I’m longing dreadfully for the Louvre, Luxembourg etc., where everything will be so new to me.
For the rest of my life I’ll regret that I didn’t see the Cent chefs d’oeuvre,4 the Delacroix exhibition5 and the Meissonier exhibition.6 But there will still be plenty of opportunities to catch up. It’s true, for instance, that wanting to progress too quickly here, I may actually have progressed less, but what would you? My health is also behind it, and if I regain that as I hope to do, then my taking pains will have been less in vain.
After all, I believe that if one asks permission, one may draw plaster casts in the Louvre, even if one isn’t at L’Ecole des Beaux-Arts.7
It wouldn’t surprise me if, once the idea of living together takes hold, you’ll find it odder and odder that we’ve been together so surprisingly little, if you will — for fully 10 years.
Anyway, I most certainly hope that this will be the end of it, and that it won’t begin again.
What you say about the apartment is perhaps really rather expensive. I mean, I’d be just as happy if it weren’t quite as good.

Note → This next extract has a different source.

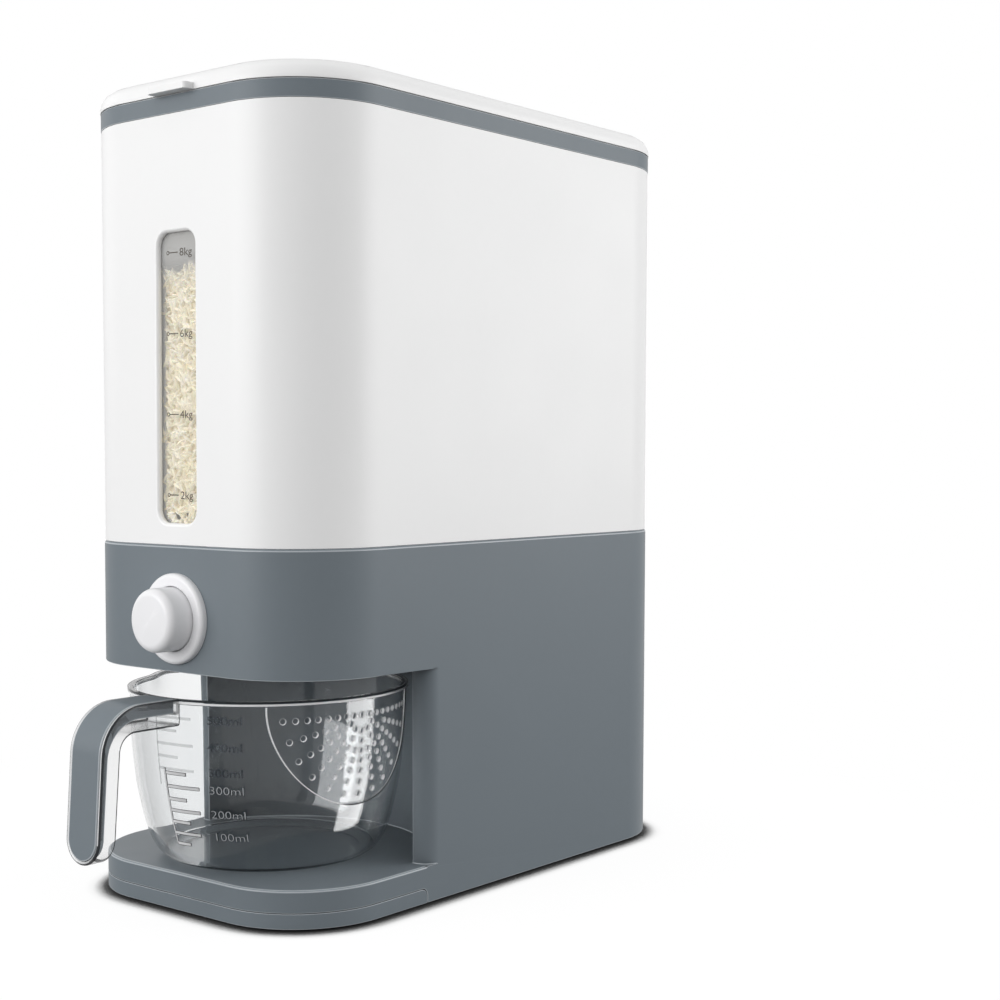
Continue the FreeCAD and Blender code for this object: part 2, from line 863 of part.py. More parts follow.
def make_hinge_pin():
    """Steel pin of the lid's hinge."""
    return pin_bar(0, 0)


def plug_inset():
    """Inset of the lid's plug inside the collar."""
    return collar_inner_inset() + plug_gap


def lid_edge_stations():
    """Levels and insets of the lid's rounded upper edge, in a few flats."""
    stations = []
    for count in range(lid_edge_flats + 1):
        angle = math.pi / 2 * count / lid_edge_flats
        stations.append((body_height - lid_edge_radius * (1 - math.sin(angle)),
                         lid_edge_radius * (1 - math.cos(angle))))
    return stations


def make_lid():
    """White flip lid: rounded shell, plug, finger lip and hinge knuckles."""
    low_z = lid_z + lid_gap
    outer = tower_through([(low_z, 0)] + lid_edge_stations())
    hollow = tower(lid_z - cut_margin, body_height - lid_wall, plug_inset() + plug_wall, inner_outline)
    plug = inner_ring(lid_z - plug_depth, low_z + lid_wall, plug_inset(), plug_inset() + plug_wall)
    lid = outer.cut(hollow).fuse(plug).cut(seal_ring(lid_z, low_z + seal_groove))
    lip_back = front_y + corner_radius / 4
    lip_outline = rectangle(tab_lip_width / 2, front_y - tab_lip_reach, lip_back, tab_lip_corner)
    lip = extruded(lip_outline, at_level(low_z), Vector(0, 0, tab_lip_height))
    lip = lip.cut(tower(lid_z, body_height, lid_wall / 2))
    lid = lid.fuse(lip)
    half = knuckle_length / 2
    barrel = across(hinge_radius, hinge_axis_y(), hinge_axis_z(), -half, half)
    arm_top = low_z + lid_wall
    arm = block((-half, back_y - seal_inset, low_z), (half, hinge_axis_y(), arm_top))
    web = block((-half, hinge_axis_y() - hinge_radius, hinge_axis_z()), (half, hinge_axis_y(), arm_top))
    return lid.fuse([barrel, arm, web]).cut(pin_bar(pin_running_gap, cut_margin)).removeSplitter()


def seal_ring(low_z, high_z):
    """Ring under the lid's edge, between two levels."""
    return inner_ring(low_z, high_z, seal_inset, seal_inset + seal_width)


def make_lid_seal():
    """Silicone ring in the groove under the lid, which closes the gap to the collar."""
    return seal_ring(lid_z, lid_z + lid_gap + seal_groove)


def bowl_form(inset, low_z, high_z):
    """Bowl-shaped solid of many flats, its side moved inwards by the inset."""
    stations = [(cup_radius() * share - inset, cup_base_z + cup_height * level)
                for share, level in bowl_side_shares]
    stations[0] = (stations[0][0], low_z)
    stations[-1] = (stations[-1][0], high_z)
    return solid_through([ring(radius, 0, cup_y, z, bowl_sides) for radius, z in stations])


def spout_form(inset, high_z):
    """Tapering spout on the left of the rim."""
    low_z = cup_rim_z - spout_depth
    middle = spout_inset - cup_radius()
    low = ring(spout_tip_radius - inset / 2, middle + spout_lean, cup_y, low_z, spout_sides)
    high = ring(spout_radius - inset, middle, cup_y, high_z, spout_sides)
    return solid_through([low, high])


def strainer_field():
    """Shallow field on the right of the bowl, half an ellipse under the lip."""
    top_z = cup_rim_z - lip_height
    depth = strainer_depth - lip_height
    points = []
    for count in range(strainer_steps + 1):
        angle = math.pi * count / strainer_steps
        y = cup_y - strainer_half_width * math.cos(angle)
        points.append(Vector(0, y, top_z - depth * math.sin(angle)))
    field = flat(points).extrude(Vector(lip_radius(), 0, 0))
    return field.cut(bowl_form(strainer_recess, cup_base_z, cup_rim_z))


def handle_outline(start, layer, arm_layer, bend):
    """Points of the handle's outer side, moved inwards by the layers, from the bowl to the lower end."""
    top_z = cup_rim_z + handle_top_rise - arm_layer
    foot = front_y - handle_reach + layer
    return [(start, top_z, 0), (foot + handle_lean, top_z, bend), (foot, cup_base_z + handle_end_rise, 0)]


def handle_form(border):
    """Side outline of the handle, extruded across and rounded at its lower end."""
    start = cup_y - cup_radius() + handle_root
    outer = handle_outline(start, 0, 0, handle_bend)
    inner = handle_outline(start, handle_thickness, arm_thickness, handle_inner_bend)
    half = handle_width / 2 - border
    side = extruded(outer + inner[::-1], on_side(-half), Vector(2 * half, 0, 0))
    reach = handle_reach + corner_radius
    end = cup_base_z + handle_end_rise + border
    top_z = cup_rim_z + handle_top_rise
    rounding = half - outline_slack
    corners = [(-half, end, rounding), (half, end, rounding), (half, top_z, 0), (-half, top_z, 0)]
    return side.common(extruded(corners, on_front(front_y - reach), Vector(0, 2 * reach, 0)))


def grip_space():
    """Space over the handle's outer layer, which the grip takes."""
    start = cup_y - cup_radius() - grip_border
    inner = handle_outline(start, grip_layer, grip_arm_layer, handle_bend - grip_layer)
    outer = handle_outline(start, -handle_bend, -handle_bend, 0)
    return extruded(inner + outer[::-1], on_side(-handle_width), Vector(2 * handle_width, 0, 0))


def grip_form():
    """Grey grip, let into the clear handle."""
    return handle_form(grip_border).common(grip_space())


def lip_form():
    """Disc with the outline of the bowl's lip."""
    return prism(lip_radius(), 0, cup_y, cup_rim_z - lip_height, cup_rim_z, bowl_sides)


def make_cup_bowl():
    """Clear bowl with its lip, spout, shallow strainer field and handle."""
    outer = bowl_form(0, cup_base_z, cup_rim_z).fuse(spout_form(0, cup_rim_z)).cut(strainer_field())
    solid = outer.fuse(lip_form()).fuse(handle_form(0))
    inner = bowl_form(cup_wall, cup_base_z + cup_wall, cup_rim_z + cut_margin)
    inner = inner.fuse(spout_form(cup_wall, cup_rim_z + cut_margin))
    return solid.cut(inner).cut(grip_form()).removeSplitter()


def make_cup_handle_grip():
    """Grip as its own piece."""
    return grip_form().cut(bowl_form(0, cup_base_z, cup_rim_z)).cut(lip_form())


PIECES = {
    "base_housing": make_base_housing,
    "bottom_cover": make_bottom_cover,
    "bottom_screws": make_bottom_screws,
    "rubber_feet": make_rubber_feet,
    "hopper_body": make_hopper_body,
    "hopper_floor": make_hopper_floor,
    "window_pane": make_window_pane,
    "window_retainer": make_window_retainer,
    "rim_collar": make_rim_collar,
    "hinge_pin": make_hinge_pin,
    "gate_housing": make_gate_housing,
    "gate_cover": make_gate_cover,
    "gate_screws": make_gate_screws,
    "button_bezel": make_button_bezel,
    "lid": make_lid,
    "lid_seal": make_lid_seal,
    "button_cap": make_button_cap,
    "button_stem": make_button_stem,
    "gate_slide": make_gate_slide,
    "stem_screw": make_stem_screw,
    "return_spring": make_return_spring,
    "cup_bowl": make_cup_bowl,
    "cup_handle_grip": make_cup_handle_grip,
}

os.makedirs("parts", exist_ok=True)
for name, make in PIECES.items():
    piece = make()
    print(name, "solids", len(piece.Solids), "valid", piece.isValid(), "volume", round(piece.Volume))
    piece.exportStep("parts/" + name + ".step")
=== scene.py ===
"""Rice dispenser with a level window, a push-button gate and a clear measuring cup.

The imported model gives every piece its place. This script gives the pieces their finishes, and builds the
parts whose looks need finer meshes: the button, the cup with its strainer, the window's marks and the rice.
Lengths are in millimetres until a mesh is made, and the frame's own coordinates are used throughout.
"""

import json
import logging
import math
import random
from contextlib import contextmanager
from dataclasses import dataclass, field
from enum import Enum
from typing import Callable, Iterator, Optional, Sequence, Union

import bmesh
import bpy
from mathutils import Euler, Matrix, Vector


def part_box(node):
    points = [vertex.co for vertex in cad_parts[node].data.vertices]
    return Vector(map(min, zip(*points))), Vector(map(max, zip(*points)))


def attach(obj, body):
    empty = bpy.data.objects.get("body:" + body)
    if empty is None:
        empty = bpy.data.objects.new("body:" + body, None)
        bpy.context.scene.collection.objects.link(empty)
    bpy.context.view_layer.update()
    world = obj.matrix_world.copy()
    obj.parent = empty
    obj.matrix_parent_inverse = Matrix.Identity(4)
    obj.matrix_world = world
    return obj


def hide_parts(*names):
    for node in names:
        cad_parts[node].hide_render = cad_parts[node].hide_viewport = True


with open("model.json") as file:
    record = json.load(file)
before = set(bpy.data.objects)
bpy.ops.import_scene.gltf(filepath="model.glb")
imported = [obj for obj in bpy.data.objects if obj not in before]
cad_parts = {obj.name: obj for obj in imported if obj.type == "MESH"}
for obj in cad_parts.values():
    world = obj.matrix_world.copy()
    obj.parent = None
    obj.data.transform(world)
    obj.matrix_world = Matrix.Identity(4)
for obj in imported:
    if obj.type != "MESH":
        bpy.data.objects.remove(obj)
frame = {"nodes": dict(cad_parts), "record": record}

LOG = logging.getLogger("rice_dispenser")
MM = 0.001
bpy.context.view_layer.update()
WHITE = (1.0, 1.0, 1.0, 1.0)
# radius at which a turned piece closes on its axis
AXIS = 0.02
# what keeps the two arcs of a round end apart
HAIR = 0.01
# height of a figure as a share of the font's size
FIGURE_SHARE = 0.70
# edges that bend more than this many degrees are rounded, and stay sharp in the shading
SHARP = 32.0

Flat = tuple[float, float]
Point = tuple[float, float, float]
Place = Callable[[float, float], Vector]
Socket = bpy.types.NodeSocket
Value = Union[float, Sequence[float], Socket]
Inputs = Optional[dict[Union[str, int], Value]]


class Body(Enum):
    """Bodies that the pieces ride on."""

    ROOT = "root"
    LID = "lid"
    BUTTON = "button"
    CUP = "cup"


class Operation(Enum):
    """Ways to combine two solids."""

    CUT = "DIFFERENCE"
    KEEP = "INTERSECT"


# ---------------------------------------------------------------- shader nodes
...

I’m curious as to how those few months in Nuenen will be for me. Since I have some furniture there, since it’s beautiful there, too, and I know the district a little, it might be a good thing for me to keep a pied-à-terre there, if need be in an inn where I could leave that furniture, since otherwise it will be lost — and it could still come in very useful.
There’s sometimes the most to do by returning to old places.
I must finish this now, since I’m going to the club.
Keep thinking about what we can best do. Regards.